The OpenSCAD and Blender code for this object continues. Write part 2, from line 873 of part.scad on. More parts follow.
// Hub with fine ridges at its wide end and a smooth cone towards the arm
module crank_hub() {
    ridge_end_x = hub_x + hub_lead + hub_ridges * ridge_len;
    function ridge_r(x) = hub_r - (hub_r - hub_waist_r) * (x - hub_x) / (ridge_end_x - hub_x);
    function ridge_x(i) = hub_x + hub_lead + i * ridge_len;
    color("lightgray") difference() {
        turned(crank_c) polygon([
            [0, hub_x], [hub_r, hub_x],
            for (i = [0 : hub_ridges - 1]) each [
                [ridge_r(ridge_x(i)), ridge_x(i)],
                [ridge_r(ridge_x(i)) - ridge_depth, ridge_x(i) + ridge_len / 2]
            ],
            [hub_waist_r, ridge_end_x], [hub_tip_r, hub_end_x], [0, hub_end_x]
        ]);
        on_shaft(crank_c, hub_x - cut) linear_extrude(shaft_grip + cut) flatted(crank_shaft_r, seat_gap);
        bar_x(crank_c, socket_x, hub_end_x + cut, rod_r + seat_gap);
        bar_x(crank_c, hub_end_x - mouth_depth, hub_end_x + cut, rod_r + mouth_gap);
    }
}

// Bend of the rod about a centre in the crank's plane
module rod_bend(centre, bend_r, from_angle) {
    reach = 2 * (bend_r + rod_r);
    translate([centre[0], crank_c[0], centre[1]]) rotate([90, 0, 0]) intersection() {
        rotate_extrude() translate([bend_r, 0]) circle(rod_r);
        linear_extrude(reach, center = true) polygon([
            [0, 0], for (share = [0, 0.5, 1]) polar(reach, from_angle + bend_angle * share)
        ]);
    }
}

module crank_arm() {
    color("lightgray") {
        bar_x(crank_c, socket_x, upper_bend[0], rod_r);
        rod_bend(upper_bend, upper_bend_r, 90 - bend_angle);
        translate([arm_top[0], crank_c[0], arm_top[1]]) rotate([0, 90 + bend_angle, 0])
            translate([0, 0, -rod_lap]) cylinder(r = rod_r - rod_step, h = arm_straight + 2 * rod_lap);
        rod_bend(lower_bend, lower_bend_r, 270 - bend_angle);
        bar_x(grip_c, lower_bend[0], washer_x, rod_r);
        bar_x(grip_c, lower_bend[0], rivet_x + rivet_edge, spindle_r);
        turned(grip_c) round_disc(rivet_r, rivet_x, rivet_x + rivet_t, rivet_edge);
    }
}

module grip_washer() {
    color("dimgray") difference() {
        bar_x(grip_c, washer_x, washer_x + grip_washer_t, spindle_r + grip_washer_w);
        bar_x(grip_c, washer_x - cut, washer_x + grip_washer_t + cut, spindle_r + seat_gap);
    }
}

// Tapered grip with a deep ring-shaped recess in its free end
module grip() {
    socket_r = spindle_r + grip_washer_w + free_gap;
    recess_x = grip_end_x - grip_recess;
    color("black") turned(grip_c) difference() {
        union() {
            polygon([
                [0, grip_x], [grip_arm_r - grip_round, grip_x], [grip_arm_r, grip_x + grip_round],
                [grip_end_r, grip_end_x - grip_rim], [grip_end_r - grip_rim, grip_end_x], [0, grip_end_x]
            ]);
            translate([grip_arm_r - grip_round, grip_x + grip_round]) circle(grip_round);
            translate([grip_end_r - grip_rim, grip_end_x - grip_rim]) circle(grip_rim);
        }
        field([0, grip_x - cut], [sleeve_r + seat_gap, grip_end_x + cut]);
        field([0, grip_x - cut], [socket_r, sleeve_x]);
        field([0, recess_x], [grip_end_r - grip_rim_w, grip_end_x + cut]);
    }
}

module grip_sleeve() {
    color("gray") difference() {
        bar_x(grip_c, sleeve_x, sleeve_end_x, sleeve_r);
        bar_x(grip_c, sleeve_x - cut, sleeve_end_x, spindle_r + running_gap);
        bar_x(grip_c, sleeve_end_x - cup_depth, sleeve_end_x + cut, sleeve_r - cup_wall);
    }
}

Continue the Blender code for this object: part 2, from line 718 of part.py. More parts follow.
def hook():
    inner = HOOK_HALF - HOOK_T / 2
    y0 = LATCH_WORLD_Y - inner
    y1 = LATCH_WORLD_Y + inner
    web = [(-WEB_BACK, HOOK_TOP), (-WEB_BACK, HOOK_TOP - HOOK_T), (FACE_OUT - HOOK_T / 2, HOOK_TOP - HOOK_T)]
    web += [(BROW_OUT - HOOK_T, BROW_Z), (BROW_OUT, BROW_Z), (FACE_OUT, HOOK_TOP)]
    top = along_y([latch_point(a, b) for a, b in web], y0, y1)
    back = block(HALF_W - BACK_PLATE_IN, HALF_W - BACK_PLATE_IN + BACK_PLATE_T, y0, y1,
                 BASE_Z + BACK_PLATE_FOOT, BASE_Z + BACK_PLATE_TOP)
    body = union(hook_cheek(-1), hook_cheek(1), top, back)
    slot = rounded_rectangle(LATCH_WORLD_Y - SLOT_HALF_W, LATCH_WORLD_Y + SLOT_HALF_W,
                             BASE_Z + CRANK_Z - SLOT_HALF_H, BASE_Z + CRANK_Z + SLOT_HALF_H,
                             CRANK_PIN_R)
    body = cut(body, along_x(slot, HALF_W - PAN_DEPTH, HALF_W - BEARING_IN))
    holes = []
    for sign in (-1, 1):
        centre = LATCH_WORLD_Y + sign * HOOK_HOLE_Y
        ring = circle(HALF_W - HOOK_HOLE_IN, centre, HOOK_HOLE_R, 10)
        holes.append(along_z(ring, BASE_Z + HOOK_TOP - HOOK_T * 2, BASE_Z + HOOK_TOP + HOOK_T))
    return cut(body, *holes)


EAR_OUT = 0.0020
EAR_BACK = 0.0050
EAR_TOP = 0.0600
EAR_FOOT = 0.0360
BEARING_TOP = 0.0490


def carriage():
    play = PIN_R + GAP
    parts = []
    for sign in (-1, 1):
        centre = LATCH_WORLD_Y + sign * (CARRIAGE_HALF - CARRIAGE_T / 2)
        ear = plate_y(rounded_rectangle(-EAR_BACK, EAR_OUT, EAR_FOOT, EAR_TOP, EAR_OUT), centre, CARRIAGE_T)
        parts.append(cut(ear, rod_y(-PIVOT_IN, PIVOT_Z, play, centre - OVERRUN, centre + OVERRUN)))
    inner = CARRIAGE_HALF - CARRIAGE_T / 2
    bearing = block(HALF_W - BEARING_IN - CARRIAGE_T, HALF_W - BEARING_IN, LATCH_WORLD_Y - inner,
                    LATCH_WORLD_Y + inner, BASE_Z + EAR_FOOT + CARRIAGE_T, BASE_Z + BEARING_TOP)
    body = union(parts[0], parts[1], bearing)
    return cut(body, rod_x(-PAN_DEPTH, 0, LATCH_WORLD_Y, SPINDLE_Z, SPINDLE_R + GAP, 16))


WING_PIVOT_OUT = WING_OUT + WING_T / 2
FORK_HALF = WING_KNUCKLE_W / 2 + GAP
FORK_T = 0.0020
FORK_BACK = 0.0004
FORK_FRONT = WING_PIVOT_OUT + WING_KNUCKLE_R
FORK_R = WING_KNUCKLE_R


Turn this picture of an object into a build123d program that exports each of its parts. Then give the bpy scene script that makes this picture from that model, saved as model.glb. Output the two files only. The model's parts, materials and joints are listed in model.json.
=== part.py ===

########################################

• Task to carry out
Write out the data again, exactly and in full.

• Correct answer
The OpenSCAD and Blender code for this object continues. Write part 2, from line 873 of part.scad on. More parts follow.
// Hub with fine ridges at its wide end and a smooth cone towards the arm
module crank_hub() {
    ridge_end_x = hub_x + hub_lead + hub_ridges * ridge_len;
    function ridge_r(x) = hub_r - (hub_r - hub_waist_r) * (x - hub_x) / (ridge_end_x - hub_x);
    function ridge_x(i) = hub_x + hub_lead + i * ridge_len;
    color("lightgray") difference() {
        turned(crank_c) polygon([
            [0, hub_x], [hub_r, hub_x],
            for (i = [0 : hub_ridges - 1]) each [
                [ridge_r(ridge_x(i)), ridge_x(i)],
                [ridge_r(ridge_x(i)) - ridge_depth, ridge_x(i) + ridge_len / 2]
            ],
            [hub_waist_r, ridge_end_x], [hub_tip_r, hub_end_x], [0, hub_end_x]
        ]);
        on_shaft(crank_c, hub_x - cut) linear_extrude(shaft_grip + cut) flatted(crank_shaft_r, seat_gap);
        bar_x(crank_c, socket_x, hub_end_x + cut, rod_r + seat_gap);
        bar_x(crank_c, hub_end_x - mouth_depth, hub_end_x + cut, rod_r + mouth_gap);
    }
}

// Bend of the rod about a centre in the crank's plane
module rod_bend(centre, bend_r, from_angle) {
    reach = 2 * (bend_r + rod_r);
    translate([centre[0], crank_c[0], centre[1]]) rotate([90, 0, 0]) intersection() {
        rotate_extrude() translate([bend_r, 0]) circle(rod_r);
        linear_extrude(reach, center = true) polygon([
            [0, 0], for (share = [0, 0.5, 1]) polar(reach, from_angle + bend_angle * share)
        ]);
    }
}

module crank_arm() {
    color("lightgray") {
        bar_x(crank_c, socket_x, upper_bend[0], rod_r);
        rod_bend(upper_bend, upper_bend_r, 90 - bend_angle);
        translate([arm_top[0], crank_c[0], arm_top[1]]) rotate([0, 90 + bend_angle, 0])
            translate([0, 0, -rod_lap]) cylinder(r = rod_r - rod_step, h = arm_straight + 2 * rod_lap);
        rod_bend(lower_bend, lower_bend_r, 270 - bend_angle);
        bar_x(grip_c, lower_bend[0], washer_x, rod_r);
        bar_x(grip_c, lower_bend[0], rivet_x + rivet_edge, spindle_r);
        turned(grip_c) round_disc(rivet_r, rivet_x, rivet_x + rivet_t, rivet_edge);
    }
}

module grip_washer() {
    color("dimgray") difference() {
        bar_x(grip_c, washer_x, washer_x + grip_washer_t, spindle_r + grip_washer_w);
        bar_x(grip_c, washer_x - cut, washer_x + grip_washer_t + cut, spindle_r + seat_gap);
    }
}

// Tapered grip with a deep ring-shaped recess in its free end
module grip() {
    socket_r = spindle_r + grip_washer_w + free_gap;
    recess_x = grip_end_x - grip_recess;
    color("black") turned(grip_c) difference() {
        union() {
            polygon([
                [0, grip_x], [grip_arm_r - grip_round, grip_x], [grip_arm_r, grip_x + grip_round],
                [grip_end_r, grip_end_x - grip_rim], [grip_end_r - grip_rim, grip_end_x], [0, grip_end_x]
            ]);
            translate([grip_arm_r - grip_round, grip_x + grip_round]) circle(grip_round);
            translate([grip_end_r - grip_rim, grip_end_x - grip_rim]) circle(grip_rim);
        }
        field([0, grip_x - cut], [sleeve_r + seat_gap, grip_end_x + cut]);
        field([0, grip_x - cut], [socket_r, sleeve_x]);
        field([0, recess_x], [grip_end_r - grip_rim_w, grip_end_x + cut]);
    }
}

module grip_sleeve() {
    color("gray") difference() {
        bar_x(grip_c, sleeve_x, sleeve_end_x, sleeve_r);
        bar_x(grip_c, sleeve_x - cut, sleeve_end_x, spindle_r + running_gap);
        bar_x(grip_c, sleeve_end_x - cup_depth, sleeve_end_x + cut, sleeve_r - cup_wall);
    }
}

Continue the Blender code for this object: part 2, from line 718 of part.py. More parts follow.
def hook():
    inner = HOOK_HALF - HOOK_T / 2
    y0 = LATCH_WORLD_Y - inner
    y1 = LATCH_WORLD_Y + inner
    web = [(-WEB_BACK, HOOK_TOP), (-WEB_BACK, HOOK_TOP - HOOK_T), (FACE_OUT - HOOK_T / 2, HOOK_TOP - HOOK_T)]
    web += [(BROW_OUT - HOOK_T, BROW_Z), (BROW_OUT, BROW_Z), (FACE_OUT, HOOK_TOP)]
    top = along_y([latch_point(a, b) for a, b in web], y0, y1)
    back = block(HALF_W - BACK_PLATE_IN, HALF_W - BACK_PLATE_IN + BACK_PLATE_T, y0, y1,
                 BASE_Z + BACK_PLATE_FOOT, BASE_Z + BACK_PLATE_TOP)
    body = union(hook_cheek(-1), hook_cheek(1), top, back)
    slot = rounded_rectangle(LATCH_WORLD_Y - SLOT_HALF_W, LATCH_WORLD_Y + SLOT_HALF_W,
                             BASE_Z + CRANK_Z - SLOT_HALF_H, BASE_Z + CRANK_Z + SLOT_HALF_H,
                             CRANK_PIN_R)
    body = cut(body, along_x(slot, HALF_W - PAN_DEPTH, HALF_W - BEARING_IN))
    holes = []
    for sign in (-1, 1):
        centre = LATCH_WORLD_Y + sign * HOOK_HOLE_Y
        ring = circle(HALF_W - HOOK_HOLE_IN, centre, HOOK_HOLE_R, 10)
        holes.append(along_z(ring, BASE_Z + HOOK_TOP - HOOK_T * 2, BASE_Z + HOOK_TOP + HOOK_T))
    return cut(body, *holes)


EAR_OUT = 0.0020
EAR_BACK = 0.0050
EAR_TOP = 0.0600
EAR_FOOT = 0.0360
BEARING_TOP = 0.0490


def carriage():
    play = PIN_R + GAP
    parts = []
    for sign in (-1, 1):
        centre = LATCH_WORLD_Y + sign * (CARRIAGE_HALF - CARRIAGE_T / 2)
        ear = plate_y(rounded_rectangle(-EAR_BACK, EAR_OUT, EAR_FOOT, EAR_TOP, EAR_OUT), centre, CARRIAGE_T)
        parts.append(cut(ear, rod_y(-PIVOT_IN, PIVOT_Z, play, centre - OVERRUN, centre + OVERRUN)))
    inner = CARRIAGE_HALF - CARRIAGE_T / 2
    bearing = block(HALF_W - BEARING_IN - CARRIAGE_T, HALF_W - BEARING_IN, LATCH_WORLD_Y - inner,
                    LATCH_WORLD_Y + inner, BASE_Z + EAR_FOOT + CARRIAGE_T, BASE_Z + BEARING_TOP)
    body = union(parts[0], parts[1], bearing)
    return cut(body, rod_x(-PAN_DEPTH, 0, LATCH_WORLD_Y, SPINDLE_Z, SPINDLE_R + GAP, 16))


WING_PIVOT_OUT = WING_OUT + WING_T / 2
FORK_HALF = WING_KNUCKLE_W / 2 + GAP
FORK_T = 0.0020
FORK_BACK = 0.0004
FORK_FRONT = WING_PIVOT_OUT + WING_KNUCKLE_R
FORK_R = WING_KNUCKLE_R


Turn this picture of an object into a build123d program that exports each of its parts. Then give the bpy scene script that makes this picture from that model, saved as model.glb. Output the two files only. The model's parts, materials and joints are listed in model.json.
=== part.py ===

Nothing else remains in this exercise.